[Work to do]: Check each line of the listing for the string "frame", count the lines that have it, and answer with that number only.

[Provided data]:
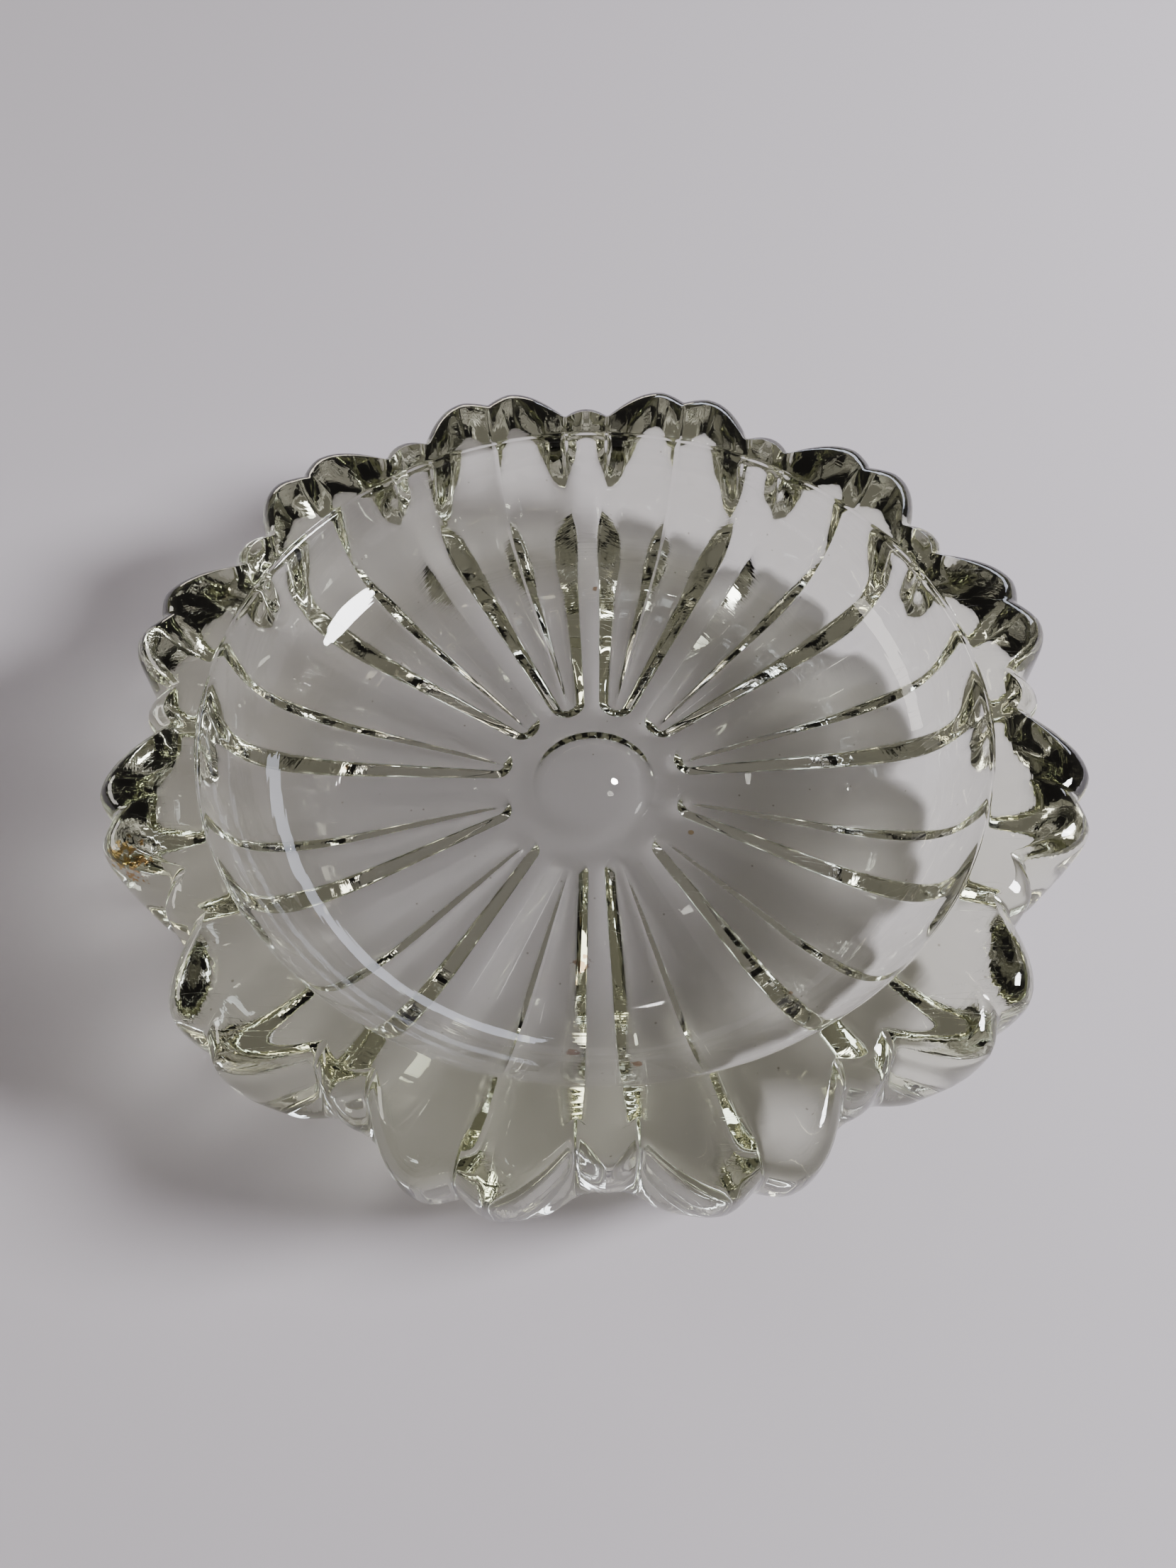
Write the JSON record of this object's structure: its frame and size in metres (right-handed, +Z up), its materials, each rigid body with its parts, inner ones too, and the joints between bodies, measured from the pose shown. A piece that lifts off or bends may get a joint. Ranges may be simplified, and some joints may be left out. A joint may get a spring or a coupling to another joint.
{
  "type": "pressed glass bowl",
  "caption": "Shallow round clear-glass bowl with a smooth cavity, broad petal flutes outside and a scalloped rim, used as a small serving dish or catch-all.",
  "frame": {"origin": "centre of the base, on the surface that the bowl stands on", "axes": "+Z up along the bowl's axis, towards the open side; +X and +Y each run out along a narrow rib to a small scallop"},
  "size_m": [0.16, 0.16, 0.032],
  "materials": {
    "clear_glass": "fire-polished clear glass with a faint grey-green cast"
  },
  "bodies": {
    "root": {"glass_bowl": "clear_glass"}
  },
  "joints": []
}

[Response]: 2